### Task directions
Write out the listing below from the line containing "Write the Blender Python" to its last line, unaltered, ends included.

### Exercise material
────
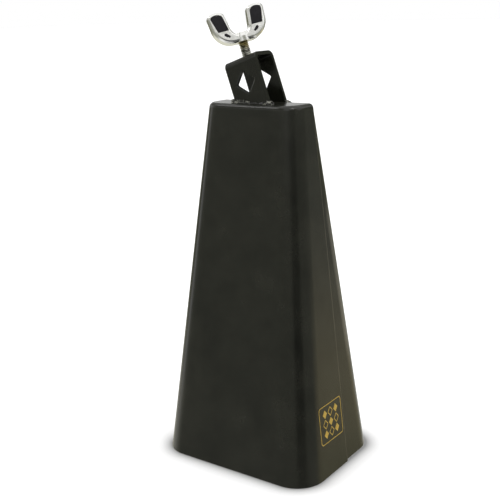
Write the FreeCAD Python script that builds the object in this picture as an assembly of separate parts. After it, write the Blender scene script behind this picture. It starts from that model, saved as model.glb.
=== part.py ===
import FreeCAD, Part
import math
import os

from FreeCAD import Placement, Rotation, Vector

# A tall steel cowbell for a rod mount. Millimetres, +Z up. The origin is the middle of the
# mouth, in the plane that the bell stands on. X runs along the broad faces, and the front
# broad face looks along -Y. The body is two pressed half shells, lapped and welded along
# their flanges. A tilted strap bracket on the crown holds a thumb screw over its rod holes.

# --- Body -------------------------------------------------------------------------------
bell_height = 228.6            # crown face above the mouth plane
mouth_width = 115.5            # outside, along X
mouth_depth = 89.0             # outside, along Y
mouth_corner_r = 19.0          # plan radius of the upright edges at the mouth
crown_width = 67.0
crown_depth = 32.0
crown_corner_r = 12.0          # plan radius of the upright edges at the crown
crown_edge_r = 3.0             # bend between the walls and the crown face
sheet = 1.5                    # thickness of the pressed steel
seam_y = 6.0                   # where the front shell's outer flange ends, behind mid depth
lap = 9.0                      # how far the back shell's flange reaches under the front's
lap_clearance = 0.05           # between the two lapped flanges
inner_bend_r = 0.75            # bend inside the back shell's crown
flange_edge_r = 0.5            # rounded outer edge of the front shell's flange

# --- Seam welds -------------------------------------------------------------------------
seam_weld_leg = 1.0            # size of the bead in the step between the shells
seam_weld_mouth_gap = 3.0      # the side beads stop this far above the mouth
seam_weld_end_gap = 1.0        # the beads stop this far short of the crown bend
seam_weld_root = 0.5           # how far the bead is drawn into the shell, before it is cut to fit
seam_weld_bulge = 0.6          # the bead's crest, as a share of its two legs

# --- Bracket ----------------------------------------------------------------------------
bracket_tilt = 19.2            # degrees that the bracket leans towards -X
strap_width = 23.8
strap_thickness = 2.4
bracket_span = 20.0            # outside to outside of the two legs, along Y
bracket_height = 28.6          # top of the strap above the crown, along the tilted axis
strap_bend_r = 1.3             # inside radius of the two top bends
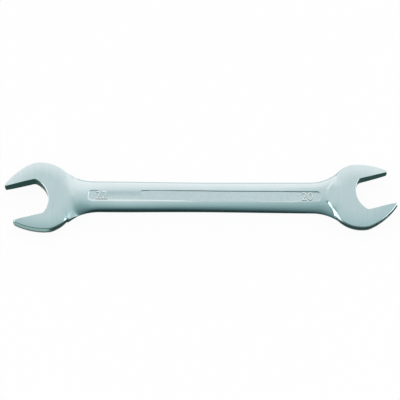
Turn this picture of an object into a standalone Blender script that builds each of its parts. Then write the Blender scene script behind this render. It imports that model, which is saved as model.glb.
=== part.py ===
"""Double open end wrench, 22 mm by 20 mm, lying flat.

One drop forging: a larger jaw at -X, a smaller jaw at +X and an oval shank
between them. Each jaw opens at a slant to the shank, so the wrench has the
usual flat S shape. Units are metres and +Z is up. The origin is the middle of
the bounding box's underside.
"""

import math
from dataclasses import dataclass

import bmesh
import bpy
from mathutils import Matrix, Vector

# Whole wrench
HEAD_SPACING = 0.1917
JAW_CLEARANCE = 0.0002

# Larger head
LARGE_NUT_SIZE = 0.0220
LARGE_THICKNESS = 0.0086
LARGE_RADIUS = 0.0220
LARGE_TIP_REACH = 0.0189
LARGE_THROAT_DEPTH = 0.0050
LARGE_THROAT_RADIUS = 0.0140
LARGE_SIDE_OFFSET = 0.0011
LARGE_SLANT = math.radians(14)
LARGE_NECK_OUTER_RADIUS = 0.0300
LARGE_NECK_INNER_RADIUS = 0.0330
LARGE_NUMBER = "22"

# Smaller head
SMALL_NUT_SIZE = 0.0200
SMALL_THICKNESS = 0.0080
SMALL_RADIUS = 0.0208
SMALL_TIP_REACH = 0.0190
SMALL_THROAT_DEPTH = 0.0030
SMALL_THROAT_RADIUS = 0.0142
SMALL_SIDE_OFFSET = 0.0011
SMALL_SLANT = math.radians(16)
SMALL_NECK_OUTER_RADIUS = 0.0270
SMALL_NECK_INNER_RADIUS = 0.0240
SMALL_NUMBER = "20"

# Both heads
CHEEK_START = 0.0020
CHEEK_POWER = 1.6
TIP_THICKNESS = 0.0014
TIP_ROUNDING = 0.0012
RIM_CHAMFER = 0.0007
THROAT_CORNER = 0.0030

# Shank, an oval that widens into both heads
WAIST_WIDTH = 0.0188
NECK_WIDTH = 0.0194
SHANK_THICKNESS = 0.0068
NECK_DROP = 0.0004
NECK_INSET = 0.0002
NECK_BLEND = 0.0090
CREST_POWER = 2.3
FLANK_POWER = 2.0
NECK_POWER = 3.0

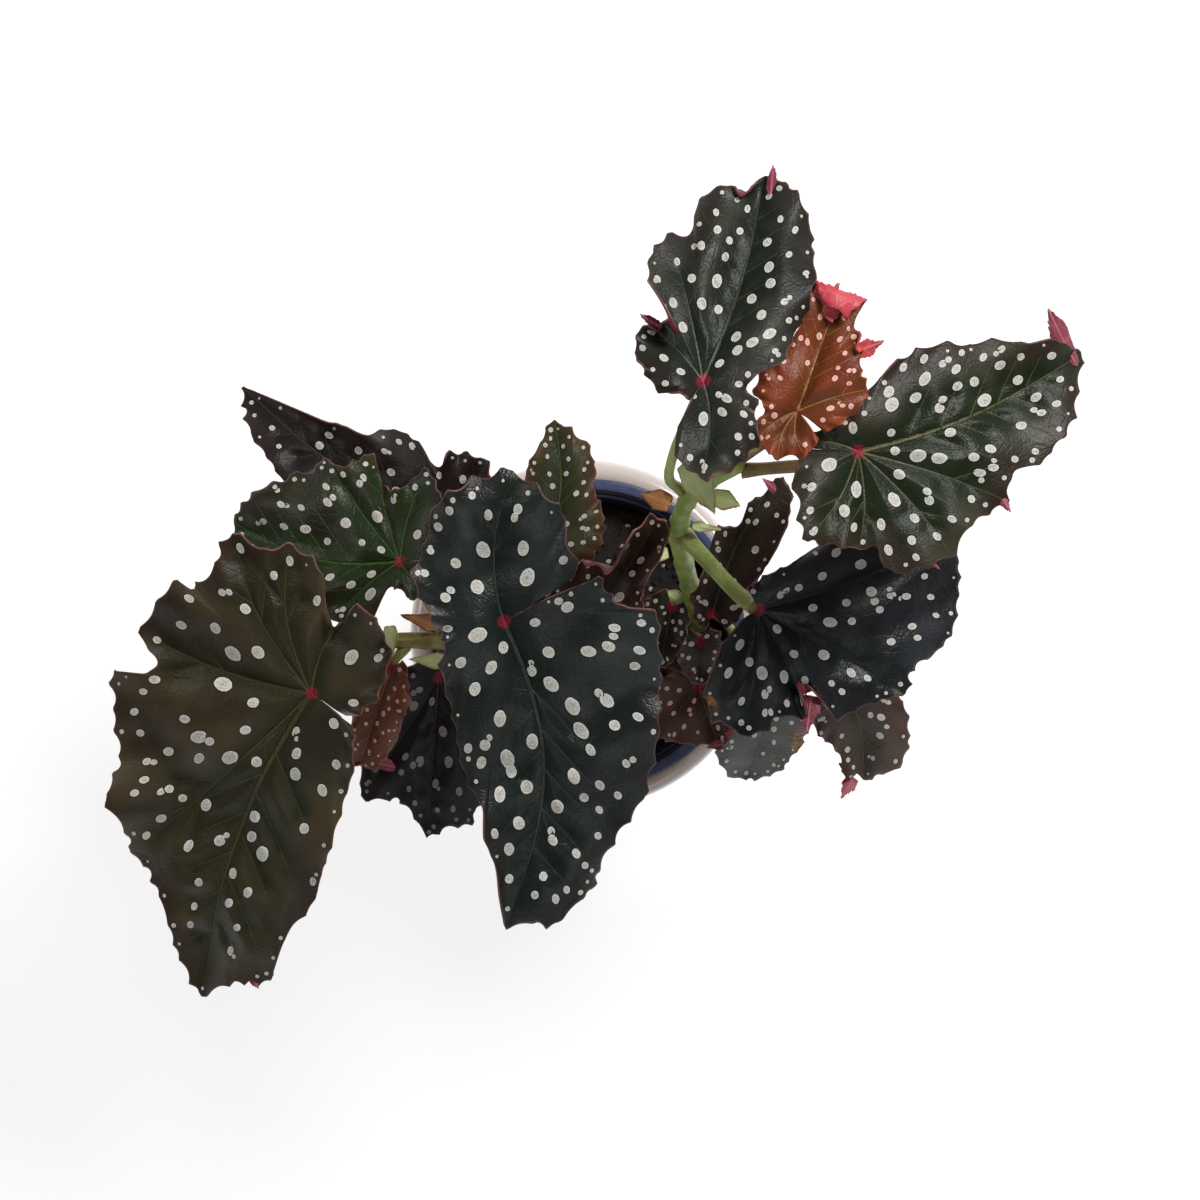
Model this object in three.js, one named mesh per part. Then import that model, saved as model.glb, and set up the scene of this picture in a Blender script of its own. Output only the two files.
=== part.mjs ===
// A potted cane begonia with spotted, angel-wing leaves, standing in a glazed ceramic pot.
// Millimetres, +Z up. The origin is the centre of the pot's flat base.
import * as THREE from 'three';

// Pots and soil
const potRadius = 75;
const potHeight = 130;
const potBaseRadius = 55;
const potWall = 8;
const potFloor = 7;
const linerShift = 2.6;
const linerLipRadius = 65.9;
const linerMouthRadius = 57;
const linerBaseRadius = 44;
const linerWall = 1.7;
const linerTop = potHeight + 2;
const soilLevel = 115;
const lapGap = 0.4;
const turnSides = 40;

// Stems and leaves
const bladeThickness = 1;
const bladeGap = 0.9;
const soilGap = 0.4;
const bladeRings = [0.36, 0.7, 1];
const petioleSides = 6;
const caneSides = 8;
const stepsPerPoint = 2;

const finishes = {
  ceramic: { color: 0xdfd4cf, roughness: 0.25, metalness: 0 },
  liner: { color: 0x18233f, roughness: 0.45, metalness: 0 },
  soil: { color: 0x17130f, roughness: 1, metalness: 0 },
  cane: { color: 0x77762e, roughness: 0.55, metalness: 0 },
  petiole: { color: 0x97a552, roughness: 0.5, metalness: 0 },
  darkLeaf: { color: 0x1b2724, roughness: 0.4, metalness: 0 },
  brownLeaf: { color: 0x2e241c, roughness: 0.4, metalness: 0 },
  greenLeaf: { color: 0x2a3a1c, roughness: 0.4, metalness: 0 },
  youngLeaf: { color: 0x8c3f1c, roughness: 0.4, metalness: 0 },
  stipule: { color: 0xaabb78, roughness: 0.6, metalness: 0 },
  dryStipule: { color: 0x96622e, roughness: 0.8, metalness: 0 },
};

const plant = new THREE.Group();

function addPiece(name, geometry, finish, parent = plant) {
  const mesh = new THREE.Mesh(geometry, new THREE.MeshStandardMaterial(finishes[finish]));
  mesh.name = name;
  parent.add(mesh);
  return mesh;
}

// A body turned around +Z from a profile of [radius, height] that starts and ends on the axis,
// listed from the underside outwards and back over the top.
function turned(profile) {
  const points = profile.map(([radius, height]) => new THREE.Vector2(radius, height));
  return new THREE.LatheGeometry(points, turnSides).rotateX(Math.PI / 2);
}

// The outer pot: a plain tapered cachepot with a thick rounded rim.
function ceramicPot() {
  const mouth = potRadius - 11.5;
  return turned([
    [0, 0], [potBaseRadius, 0], [potBaseRadius + 3, 3], [potBaseRadius + 12, potHeight * 0.4],
    [potRadius - 2, potHeight - 28], [potRadius, potHeight - 8], [potRadius - 1.5, potHeight - 2],
    [potRadius - 5, potHeight], [potRadius - 9, potHeight - 1], [mouth, potHeight - 4],
    [mouth, potHeight - 30], [mouth - 10, potHeight * 0.35], [potBaseRadius - potWall + 2, potFloor + 3],
    [potBaseRadius - potWall, potFloor], [0, potFloor],
  ]);
}

// The plastic grow pot inside it. Its flat lip rests over the ceramic rim.
function growPot() {
  const floor = potFloor + lapGap;
  const outer = linerMouthRadius + linerWall;
  return turned([
    [0, floor], [linerBaseRadius, floor], [linerBaseRadius + 1, floor + 2], [outer, soilLevel],
    [outer + 0.5, potHeight + lapGap], [linerLipRadius, potHeight + lapGap],
    [linerLipRadius, linerTop], [linerLipRadius - 4.5, linerTop], [linerLipRadius - 5, linerTop - 3],
    [outer - 0.3, linerTop - 4], [linerMouthRadius + 0.6, linerTop - 8], [linerMouthRadius, soilLevel],
    [linerBaseRadius - linerWall, floor + linerWall], [0, floor + linerWall],
  ]);
}

function soilBody() {
  const floor = potFloor + 2 * lapGap + linerWall;
  const side = linerMouthRadius - lapGap - 0.6;
  return turned([
    [0, floor], [linerBaseRadius - linerWall - 1, floor], [side, soilLevel - 3], [side - 3, soilLevel],
    [0, soilLevel],
  ]);
}

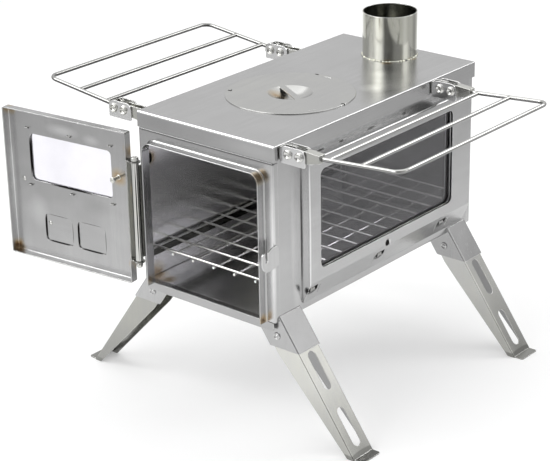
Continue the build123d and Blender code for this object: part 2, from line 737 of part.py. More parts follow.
def hinge_nut():
    """A ball nut under the lower ear, flattened where it bears on the ear."""
    r = ROD_NUT_R
    ball = Pos(-HINGE_X, -HINGE_Y, EAR_LOW + ROD_NUT_SINK - r) * Sphere(r)
    cut = Pos(-HINGE_X, -HINGE_Y, EAR_LOW + r) * Box(4 * r, 4 * r, 2 * r)
    hole = along_z(Pos(-HINGE_X, -HINGE_Y) * Circle(ROD_R + RUN_FIT), EAR_LOW - r - RUN_FIT, EAR_LOW + OVER)
    return ball - cut - hole


def damper_span():
    """First and last X of the damper plate over the closed vents."""
    first = door_x(VENT_FROM_HINGE) - DAMPER_LAP
    last = door_x(VENT_FROM_HINGE + (VENTS - 1) * VENT_PITCH + VENT_W) + DAMPER_LAP
    return first, last


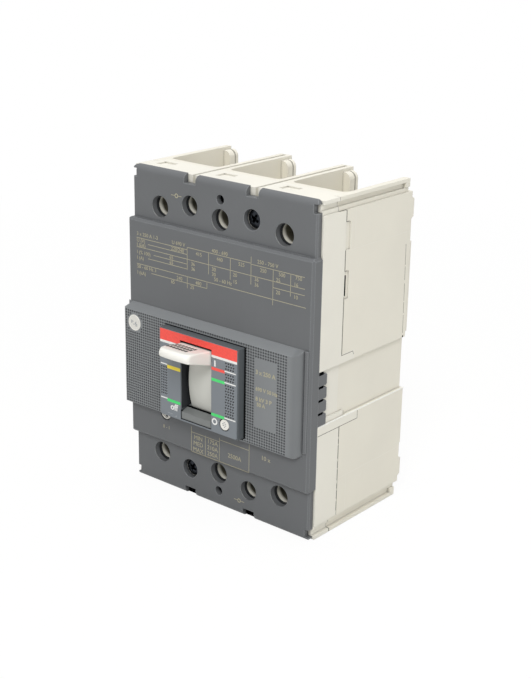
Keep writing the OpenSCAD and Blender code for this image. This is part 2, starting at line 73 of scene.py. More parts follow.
bl_info = {
    "name": "Circuit breaker finish",
    "version": (1, 0, 0),
    "blender": (4, 5, 0),
    "location": "View3D > Sidebar > Breaker",
    "description": "Materials, dimpled nose, toggle, prints and stage of a moulded case circuit breaker",
    "category": "Object",
}


# ---------- colours, nodes and materials ----------

def linear(code):
    """sRGB hex code to linear RGBA: c/12.92 below 0.04045, else ((c+0.055)/1.055)^2.4."""
    out = []
    for i in (0, 2, 4):
        c = int(code[i:i + 2], 16) / 255
        out.append(c / 12.92 if c <= 0.04045 else ((c + 0.055) / 1.055) ** 2.4)
    return (*out, 1.0)


def add_node(tree, kind, links=None, **settings):
    """Adds a node. links maps an input's name or number to an output socket or a plain value."""
    node = tree.nodes.new("ShaderNode" + kind)
    for key, value in settings.items():
        setattr(node, key, value)
    for key, value in (links or {}).items():
        socket = node.inputs[key]
        if isinstance(value, bpy.types.NodeSocket):
            tree.links.new(value, socket)
        else:
            socket.default_value = value
    return node


def empty_material(name):
    """A new material, its empty node tree, and the Object coordinates to draw on."""
    material = bpy.data.materials.new(name)
    material.use_nodes = True
    tree = material.node_tree
    tree.nodes.clear()
    return material, tree, add_node(tree, "TexCoord").outputs["Object"]


def finish_material(material, tree, shader):
    add_node(tree, "OutputMaterial", {"Surface": shader.outputs[0]})
    return material


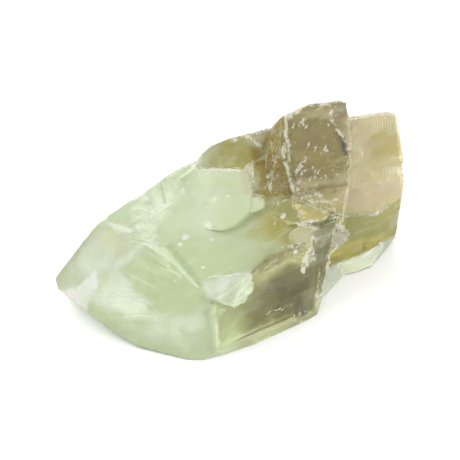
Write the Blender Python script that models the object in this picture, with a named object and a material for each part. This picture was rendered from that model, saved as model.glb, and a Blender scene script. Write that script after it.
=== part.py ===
────
### Output of the task
Write the Blender Python script that models the object in this picture, with a named object and a material for each part. This picture was rendered from that model, saved as model.glb, and a Blender scene script. Write that script after it.
=== part.py ===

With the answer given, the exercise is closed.